▸ What is asked: Copy out each line that has "scene" in it.

(Stored entries)
--- Begin ---

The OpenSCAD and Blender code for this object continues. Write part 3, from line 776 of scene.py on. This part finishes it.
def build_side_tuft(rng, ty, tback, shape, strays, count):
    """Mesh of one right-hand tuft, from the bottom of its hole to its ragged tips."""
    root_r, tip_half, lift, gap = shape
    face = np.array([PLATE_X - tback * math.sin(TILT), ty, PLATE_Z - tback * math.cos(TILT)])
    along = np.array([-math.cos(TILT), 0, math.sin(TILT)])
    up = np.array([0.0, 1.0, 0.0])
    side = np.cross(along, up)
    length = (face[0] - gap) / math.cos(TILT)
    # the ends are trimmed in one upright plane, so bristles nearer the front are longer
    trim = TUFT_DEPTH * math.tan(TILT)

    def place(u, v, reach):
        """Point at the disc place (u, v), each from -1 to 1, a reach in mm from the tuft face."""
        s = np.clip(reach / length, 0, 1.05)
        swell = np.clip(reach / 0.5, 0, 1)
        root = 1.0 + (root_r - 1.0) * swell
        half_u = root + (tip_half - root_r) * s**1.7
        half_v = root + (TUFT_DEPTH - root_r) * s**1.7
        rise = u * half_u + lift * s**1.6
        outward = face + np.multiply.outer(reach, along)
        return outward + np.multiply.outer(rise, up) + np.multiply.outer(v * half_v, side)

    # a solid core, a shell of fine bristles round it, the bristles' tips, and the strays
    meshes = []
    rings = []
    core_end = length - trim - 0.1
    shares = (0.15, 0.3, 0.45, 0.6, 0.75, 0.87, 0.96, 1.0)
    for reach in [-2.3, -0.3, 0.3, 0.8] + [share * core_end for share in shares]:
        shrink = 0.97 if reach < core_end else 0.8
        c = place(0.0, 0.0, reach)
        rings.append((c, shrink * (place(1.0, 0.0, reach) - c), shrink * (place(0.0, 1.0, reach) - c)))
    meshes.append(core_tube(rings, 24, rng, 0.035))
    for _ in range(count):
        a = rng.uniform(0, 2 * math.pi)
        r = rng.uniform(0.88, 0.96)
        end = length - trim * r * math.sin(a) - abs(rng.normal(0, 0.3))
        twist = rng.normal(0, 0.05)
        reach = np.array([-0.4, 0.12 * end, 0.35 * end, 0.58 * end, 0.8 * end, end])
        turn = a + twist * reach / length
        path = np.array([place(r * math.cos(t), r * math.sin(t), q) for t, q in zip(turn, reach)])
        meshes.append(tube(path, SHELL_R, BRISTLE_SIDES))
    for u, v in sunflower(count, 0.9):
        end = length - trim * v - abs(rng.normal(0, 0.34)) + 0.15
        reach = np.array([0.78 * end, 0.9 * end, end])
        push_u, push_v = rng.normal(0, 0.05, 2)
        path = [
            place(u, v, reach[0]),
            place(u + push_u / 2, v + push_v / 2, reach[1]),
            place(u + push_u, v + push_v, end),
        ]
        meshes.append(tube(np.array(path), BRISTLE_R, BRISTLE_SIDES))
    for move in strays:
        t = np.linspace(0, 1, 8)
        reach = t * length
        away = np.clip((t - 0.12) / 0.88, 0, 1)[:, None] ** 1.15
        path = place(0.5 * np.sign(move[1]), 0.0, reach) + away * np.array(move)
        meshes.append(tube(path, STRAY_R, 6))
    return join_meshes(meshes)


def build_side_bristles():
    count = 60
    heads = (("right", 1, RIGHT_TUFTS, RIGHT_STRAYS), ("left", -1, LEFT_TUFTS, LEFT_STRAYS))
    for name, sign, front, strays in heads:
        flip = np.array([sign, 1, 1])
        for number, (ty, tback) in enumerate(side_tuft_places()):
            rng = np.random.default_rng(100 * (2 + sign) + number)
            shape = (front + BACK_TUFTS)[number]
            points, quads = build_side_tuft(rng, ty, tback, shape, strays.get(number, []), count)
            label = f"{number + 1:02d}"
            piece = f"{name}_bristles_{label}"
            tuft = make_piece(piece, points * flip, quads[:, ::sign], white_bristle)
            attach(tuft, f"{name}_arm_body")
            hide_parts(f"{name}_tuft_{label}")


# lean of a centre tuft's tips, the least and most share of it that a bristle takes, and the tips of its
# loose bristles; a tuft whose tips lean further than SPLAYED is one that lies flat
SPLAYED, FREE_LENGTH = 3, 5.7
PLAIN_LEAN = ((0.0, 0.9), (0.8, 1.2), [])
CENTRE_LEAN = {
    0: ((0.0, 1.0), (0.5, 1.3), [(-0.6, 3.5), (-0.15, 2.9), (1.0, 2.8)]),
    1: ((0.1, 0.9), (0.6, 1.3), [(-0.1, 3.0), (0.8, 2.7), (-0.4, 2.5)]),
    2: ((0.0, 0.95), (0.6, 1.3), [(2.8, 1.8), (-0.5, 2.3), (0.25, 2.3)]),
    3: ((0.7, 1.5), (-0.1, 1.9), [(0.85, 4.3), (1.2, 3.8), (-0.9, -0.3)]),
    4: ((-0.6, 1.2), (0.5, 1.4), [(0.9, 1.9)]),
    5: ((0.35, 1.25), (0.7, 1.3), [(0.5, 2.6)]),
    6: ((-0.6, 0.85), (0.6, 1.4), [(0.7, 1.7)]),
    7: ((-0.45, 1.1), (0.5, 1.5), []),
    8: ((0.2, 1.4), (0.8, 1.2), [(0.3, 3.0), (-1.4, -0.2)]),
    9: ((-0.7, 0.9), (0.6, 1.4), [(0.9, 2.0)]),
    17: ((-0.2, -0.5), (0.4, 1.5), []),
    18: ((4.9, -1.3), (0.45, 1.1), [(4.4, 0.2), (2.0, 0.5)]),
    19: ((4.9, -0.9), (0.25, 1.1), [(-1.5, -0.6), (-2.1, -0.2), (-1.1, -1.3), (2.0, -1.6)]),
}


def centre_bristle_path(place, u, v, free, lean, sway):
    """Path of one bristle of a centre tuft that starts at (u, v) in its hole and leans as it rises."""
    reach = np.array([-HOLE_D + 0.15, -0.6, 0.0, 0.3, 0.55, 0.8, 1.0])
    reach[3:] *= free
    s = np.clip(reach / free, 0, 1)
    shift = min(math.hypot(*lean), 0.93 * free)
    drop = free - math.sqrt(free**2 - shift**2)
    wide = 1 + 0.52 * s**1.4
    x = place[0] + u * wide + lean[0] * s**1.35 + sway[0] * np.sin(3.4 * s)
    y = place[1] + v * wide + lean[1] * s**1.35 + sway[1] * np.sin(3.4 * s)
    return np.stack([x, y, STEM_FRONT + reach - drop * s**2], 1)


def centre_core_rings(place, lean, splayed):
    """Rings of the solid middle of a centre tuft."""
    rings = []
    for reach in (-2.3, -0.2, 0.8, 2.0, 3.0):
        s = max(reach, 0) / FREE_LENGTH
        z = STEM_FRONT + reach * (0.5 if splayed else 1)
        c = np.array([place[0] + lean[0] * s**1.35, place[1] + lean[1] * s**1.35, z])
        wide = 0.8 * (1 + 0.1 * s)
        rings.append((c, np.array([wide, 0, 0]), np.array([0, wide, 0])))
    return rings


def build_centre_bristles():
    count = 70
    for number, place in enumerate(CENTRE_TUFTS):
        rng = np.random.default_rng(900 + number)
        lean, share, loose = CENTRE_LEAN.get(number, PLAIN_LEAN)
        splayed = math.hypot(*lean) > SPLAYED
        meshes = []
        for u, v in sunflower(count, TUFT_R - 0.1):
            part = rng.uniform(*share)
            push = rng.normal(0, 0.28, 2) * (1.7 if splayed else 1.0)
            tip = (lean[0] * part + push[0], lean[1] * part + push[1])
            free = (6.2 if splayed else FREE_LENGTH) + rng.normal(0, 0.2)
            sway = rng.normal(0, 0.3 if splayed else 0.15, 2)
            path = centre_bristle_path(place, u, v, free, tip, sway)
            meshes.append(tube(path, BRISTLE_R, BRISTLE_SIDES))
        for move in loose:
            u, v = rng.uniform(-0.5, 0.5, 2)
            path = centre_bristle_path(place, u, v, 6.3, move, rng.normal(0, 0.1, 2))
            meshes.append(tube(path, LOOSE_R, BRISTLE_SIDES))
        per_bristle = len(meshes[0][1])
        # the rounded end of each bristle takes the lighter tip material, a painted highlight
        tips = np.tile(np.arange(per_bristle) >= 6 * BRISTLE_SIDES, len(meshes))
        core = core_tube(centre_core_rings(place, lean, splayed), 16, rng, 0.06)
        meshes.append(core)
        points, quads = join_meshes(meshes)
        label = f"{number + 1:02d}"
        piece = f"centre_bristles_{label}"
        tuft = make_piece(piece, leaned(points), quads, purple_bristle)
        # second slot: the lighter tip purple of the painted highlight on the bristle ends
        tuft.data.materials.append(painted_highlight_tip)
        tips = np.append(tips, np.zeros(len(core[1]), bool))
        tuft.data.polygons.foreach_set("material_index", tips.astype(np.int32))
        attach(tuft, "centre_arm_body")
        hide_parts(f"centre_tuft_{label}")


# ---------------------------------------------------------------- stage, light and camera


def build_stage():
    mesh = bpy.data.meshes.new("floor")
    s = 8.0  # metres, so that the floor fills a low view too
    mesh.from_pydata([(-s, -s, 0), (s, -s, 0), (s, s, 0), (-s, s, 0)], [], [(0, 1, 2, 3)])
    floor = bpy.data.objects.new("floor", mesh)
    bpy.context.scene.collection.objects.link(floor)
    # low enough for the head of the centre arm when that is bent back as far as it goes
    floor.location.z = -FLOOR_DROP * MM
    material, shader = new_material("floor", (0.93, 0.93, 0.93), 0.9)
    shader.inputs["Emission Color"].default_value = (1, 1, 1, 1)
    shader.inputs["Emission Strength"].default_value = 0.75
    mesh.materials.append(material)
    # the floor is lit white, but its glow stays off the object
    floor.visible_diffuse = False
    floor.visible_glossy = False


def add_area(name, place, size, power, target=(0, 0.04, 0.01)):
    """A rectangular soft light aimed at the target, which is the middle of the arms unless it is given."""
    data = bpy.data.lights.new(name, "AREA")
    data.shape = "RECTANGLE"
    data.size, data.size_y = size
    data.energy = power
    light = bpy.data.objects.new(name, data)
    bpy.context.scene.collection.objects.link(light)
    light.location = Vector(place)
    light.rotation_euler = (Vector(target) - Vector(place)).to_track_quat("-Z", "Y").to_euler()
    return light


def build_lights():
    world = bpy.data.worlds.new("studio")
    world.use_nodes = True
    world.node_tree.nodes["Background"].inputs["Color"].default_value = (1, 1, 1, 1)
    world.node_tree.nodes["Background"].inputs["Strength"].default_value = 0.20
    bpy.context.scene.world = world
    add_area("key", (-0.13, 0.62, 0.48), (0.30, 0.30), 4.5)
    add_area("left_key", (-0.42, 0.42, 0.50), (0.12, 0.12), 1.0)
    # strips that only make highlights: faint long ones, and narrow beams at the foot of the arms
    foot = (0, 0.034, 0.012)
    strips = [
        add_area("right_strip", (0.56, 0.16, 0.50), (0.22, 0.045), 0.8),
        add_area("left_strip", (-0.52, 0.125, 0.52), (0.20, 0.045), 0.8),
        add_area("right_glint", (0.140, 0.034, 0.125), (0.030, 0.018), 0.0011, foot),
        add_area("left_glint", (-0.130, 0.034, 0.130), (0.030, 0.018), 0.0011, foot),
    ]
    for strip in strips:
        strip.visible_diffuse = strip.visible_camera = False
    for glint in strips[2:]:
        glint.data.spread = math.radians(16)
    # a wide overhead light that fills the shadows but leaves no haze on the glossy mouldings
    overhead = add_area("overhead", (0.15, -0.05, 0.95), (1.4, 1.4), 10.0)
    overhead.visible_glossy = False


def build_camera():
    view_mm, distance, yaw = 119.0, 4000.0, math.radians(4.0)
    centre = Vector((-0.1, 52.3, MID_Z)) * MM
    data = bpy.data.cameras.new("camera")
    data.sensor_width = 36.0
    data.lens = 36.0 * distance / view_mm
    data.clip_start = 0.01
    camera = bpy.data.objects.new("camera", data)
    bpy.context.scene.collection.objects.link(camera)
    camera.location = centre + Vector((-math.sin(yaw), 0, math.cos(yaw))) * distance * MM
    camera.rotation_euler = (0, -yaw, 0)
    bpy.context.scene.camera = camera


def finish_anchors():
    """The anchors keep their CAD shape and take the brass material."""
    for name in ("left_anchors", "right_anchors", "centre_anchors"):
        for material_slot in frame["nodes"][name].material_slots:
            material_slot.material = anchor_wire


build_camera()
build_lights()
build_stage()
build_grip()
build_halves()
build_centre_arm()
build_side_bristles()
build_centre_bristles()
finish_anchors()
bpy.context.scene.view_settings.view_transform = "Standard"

--- End ---
--- Begin ---

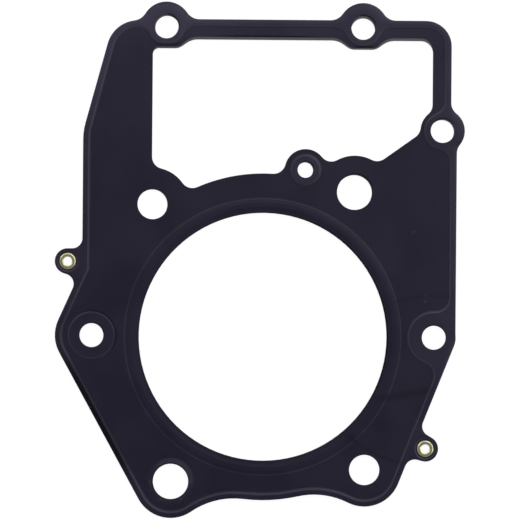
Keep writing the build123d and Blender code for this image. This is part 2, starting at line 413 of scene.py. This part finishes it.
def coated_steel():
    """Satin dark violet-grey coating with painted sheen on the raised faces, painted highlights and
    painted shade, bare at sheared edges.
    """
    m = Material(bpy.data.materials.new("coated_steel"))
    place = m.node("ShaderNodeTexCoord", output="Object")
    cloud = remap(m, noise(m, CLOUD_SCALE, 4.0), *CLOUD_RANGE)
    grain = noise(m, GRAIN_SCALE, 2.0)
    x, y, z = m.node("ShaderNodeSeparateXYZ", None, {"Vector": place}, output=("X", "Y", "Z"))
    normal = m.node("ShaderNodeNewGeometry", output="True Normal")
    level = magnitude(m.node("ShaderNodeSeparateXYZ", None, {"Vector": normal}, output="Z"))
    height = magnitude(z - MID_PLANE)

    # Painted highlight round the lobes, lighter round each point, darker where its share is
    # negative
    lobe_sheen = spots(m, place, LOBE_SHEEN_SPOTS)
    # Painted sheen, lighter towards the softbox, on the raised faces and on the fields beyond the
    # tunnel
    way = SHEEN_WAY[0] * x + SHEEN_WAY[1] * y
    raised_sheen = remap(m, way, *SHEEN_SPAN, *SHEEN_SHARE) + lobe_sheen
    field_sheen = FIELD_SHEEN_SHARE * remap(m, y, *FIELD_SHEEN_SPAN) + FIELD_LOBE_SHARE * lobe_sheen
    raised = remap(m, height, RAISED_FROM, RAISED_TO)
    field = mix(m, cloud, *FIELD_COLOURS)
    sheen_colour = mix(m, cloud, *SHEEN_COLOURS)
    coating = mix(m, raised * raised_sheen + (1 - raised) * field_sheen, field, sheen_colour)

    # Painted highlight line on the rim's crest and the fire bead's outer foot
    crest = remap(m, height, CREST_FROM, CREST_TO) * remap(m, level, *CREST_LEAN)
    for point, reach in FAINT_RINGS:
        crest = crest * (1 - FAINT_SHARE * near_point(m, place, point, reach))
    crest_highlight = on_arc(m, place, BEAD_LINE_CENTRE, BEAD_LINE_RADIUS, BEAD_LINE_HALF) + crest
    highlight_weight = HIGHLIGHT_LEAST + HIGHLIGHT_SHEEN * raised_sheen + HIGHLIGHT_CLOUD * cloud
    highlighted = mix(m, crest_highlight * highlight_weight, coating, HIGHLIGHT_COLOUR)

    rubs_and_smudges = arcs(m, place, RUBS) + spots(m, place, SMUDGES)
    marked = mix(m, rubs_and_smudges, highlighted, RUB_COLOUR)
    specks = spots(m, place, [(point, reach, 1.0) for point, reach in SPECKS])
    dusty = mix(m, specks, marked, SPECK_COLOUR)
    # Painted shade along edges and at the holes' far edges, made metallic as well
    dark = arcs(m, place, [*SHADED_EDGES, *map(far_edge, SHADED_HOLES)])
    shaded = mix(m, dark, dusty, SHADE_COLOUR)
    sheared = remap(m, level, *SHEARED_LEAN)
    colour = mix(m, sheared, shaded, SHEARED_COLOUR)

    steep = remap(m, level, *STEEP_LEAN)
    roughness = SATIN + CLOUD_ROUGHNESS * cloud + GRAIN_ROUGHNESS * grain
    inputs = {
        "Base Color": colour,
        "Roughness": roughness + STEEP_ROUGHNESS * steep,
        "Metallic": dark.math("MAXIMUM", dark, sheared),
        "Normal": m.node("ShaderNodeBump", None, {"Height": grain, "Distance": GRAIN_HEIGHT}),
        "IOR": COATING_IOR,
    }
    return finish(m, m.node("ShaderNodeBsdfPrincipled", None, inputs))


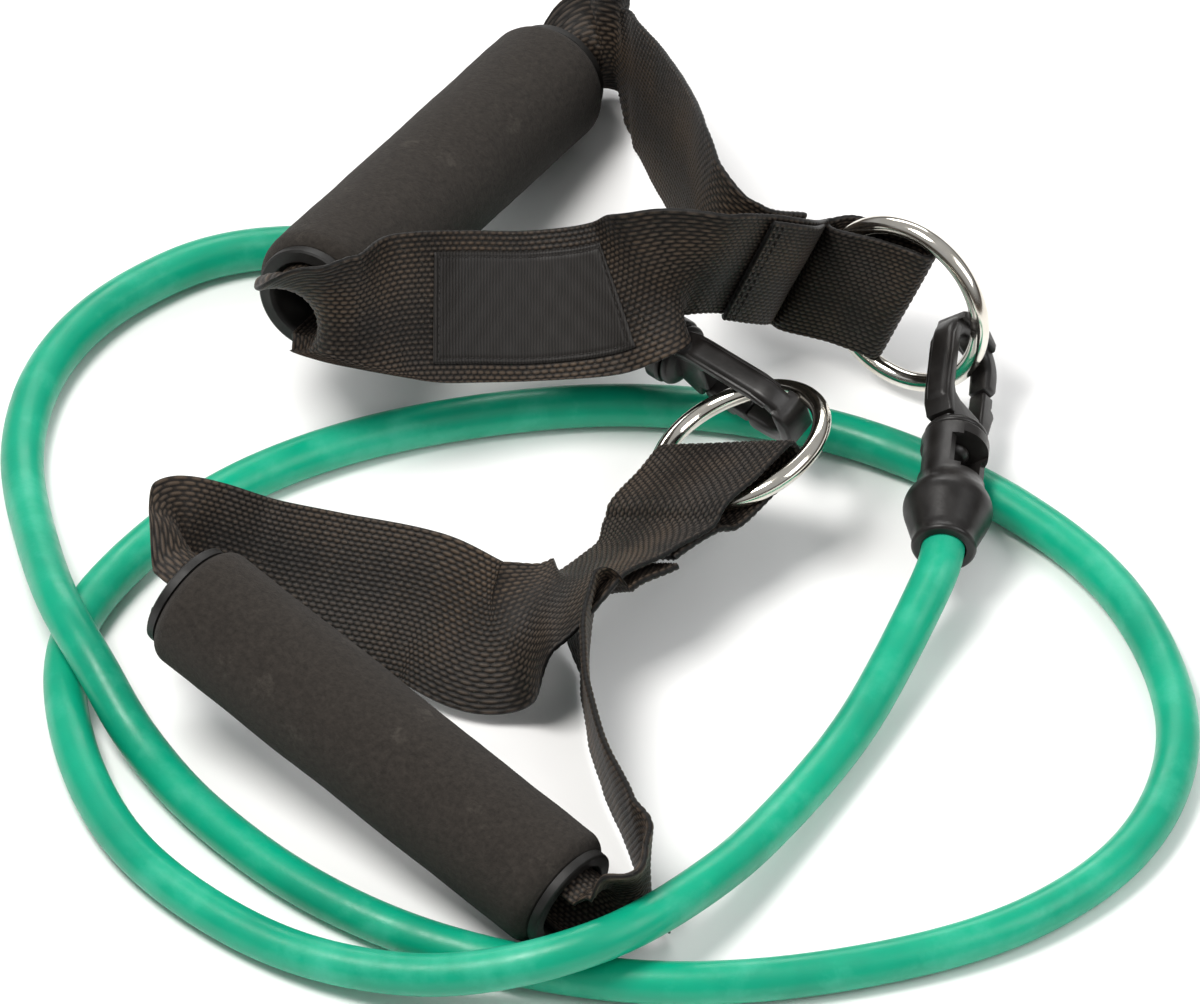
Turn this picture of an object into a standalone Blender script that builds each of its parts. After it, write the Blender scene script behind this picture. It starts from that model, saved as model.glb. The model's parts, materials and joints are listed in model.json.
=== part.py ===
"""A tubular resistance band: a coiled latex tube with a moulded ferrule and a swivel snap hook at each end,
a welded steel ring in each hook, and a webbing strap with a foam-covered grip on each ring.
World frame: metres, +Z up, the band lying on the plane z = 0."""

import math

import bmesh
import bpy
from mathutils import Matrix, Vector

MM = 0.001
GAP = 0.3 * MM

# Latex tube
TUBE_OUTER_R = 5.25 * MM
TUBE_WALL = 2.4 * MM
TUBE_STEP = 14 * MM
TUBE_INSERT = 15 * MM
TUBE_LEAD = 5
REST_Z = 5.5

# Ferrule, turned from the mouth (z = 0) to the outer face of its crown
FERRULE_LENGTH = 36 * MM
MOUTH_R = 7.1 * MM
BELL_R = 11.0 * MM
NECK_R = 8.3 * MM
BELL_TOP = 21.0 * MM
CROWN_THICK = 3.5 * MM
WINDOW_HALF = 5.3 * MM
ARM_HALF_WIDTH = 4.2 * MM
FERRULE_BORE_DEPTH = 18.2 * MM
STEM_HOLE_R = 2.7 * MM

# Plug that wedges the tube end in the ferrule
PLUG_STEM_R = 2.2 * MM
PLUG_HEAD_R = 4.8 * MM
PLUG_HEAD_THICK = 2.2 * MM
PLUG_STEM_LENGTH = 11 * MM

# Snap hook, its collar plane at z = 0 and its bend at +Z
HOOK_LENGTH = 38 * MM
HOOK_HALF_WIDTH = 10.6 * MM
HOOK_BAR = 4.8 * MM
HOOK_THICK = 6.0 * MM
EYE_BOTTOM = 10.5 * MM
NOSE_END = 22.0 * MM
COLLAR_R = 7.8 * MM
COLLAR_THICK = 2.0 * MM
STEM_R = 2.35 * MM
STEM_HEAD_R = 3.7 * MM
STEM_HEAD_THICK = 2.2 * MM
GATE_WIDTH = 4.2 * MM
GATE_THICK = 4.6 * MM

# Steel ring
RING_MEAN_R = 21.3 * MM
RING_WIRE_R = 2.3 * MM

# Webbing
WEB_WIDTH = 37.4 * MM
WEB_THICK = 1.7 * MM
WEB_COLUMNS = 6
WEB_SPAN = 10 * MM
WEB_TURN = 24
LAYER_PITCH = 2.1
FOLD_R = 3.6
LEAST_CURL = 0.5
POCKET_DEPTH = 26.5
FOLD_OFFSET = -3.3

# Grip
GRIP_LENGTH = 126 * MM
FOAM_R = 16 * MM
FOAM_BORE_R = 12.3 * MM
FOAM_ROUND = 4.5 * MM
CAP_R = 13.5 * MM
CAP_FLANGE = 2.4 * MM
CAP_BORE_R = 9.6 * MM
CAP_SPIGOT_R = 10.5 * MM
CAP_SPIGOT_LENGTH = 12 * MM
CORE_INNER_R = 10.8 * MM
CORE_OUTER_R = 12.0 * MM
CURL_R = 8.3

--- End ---

▸ The completed task:
The OpenSCAD and Blender code for this object continues. Write part 3, from line 776 of scene.py on. This part finishes it.
    bpy.context.scene.collection.objects.link(floor)
    bpy.context.scene.collection.objects.link(light)
    bpy.context.scene.world = world
    bpy.context.scene.collection.objects.link(camera)
    bpy.context.scene.camera = camera
bpy.context.scene.view_settings.view_transform = "Standard"
Keep writing the build123d and Blender code for this image. This is part 2, starting at line 413 of scene.py. This part finishes it.
Turn this picture of an object into a standalone Blender script that builds each of its parts. After it, write the Blender scene script behind this picture. It starts from that model, saved as model.glb. The model's parts, materials and joints are listed in model.json.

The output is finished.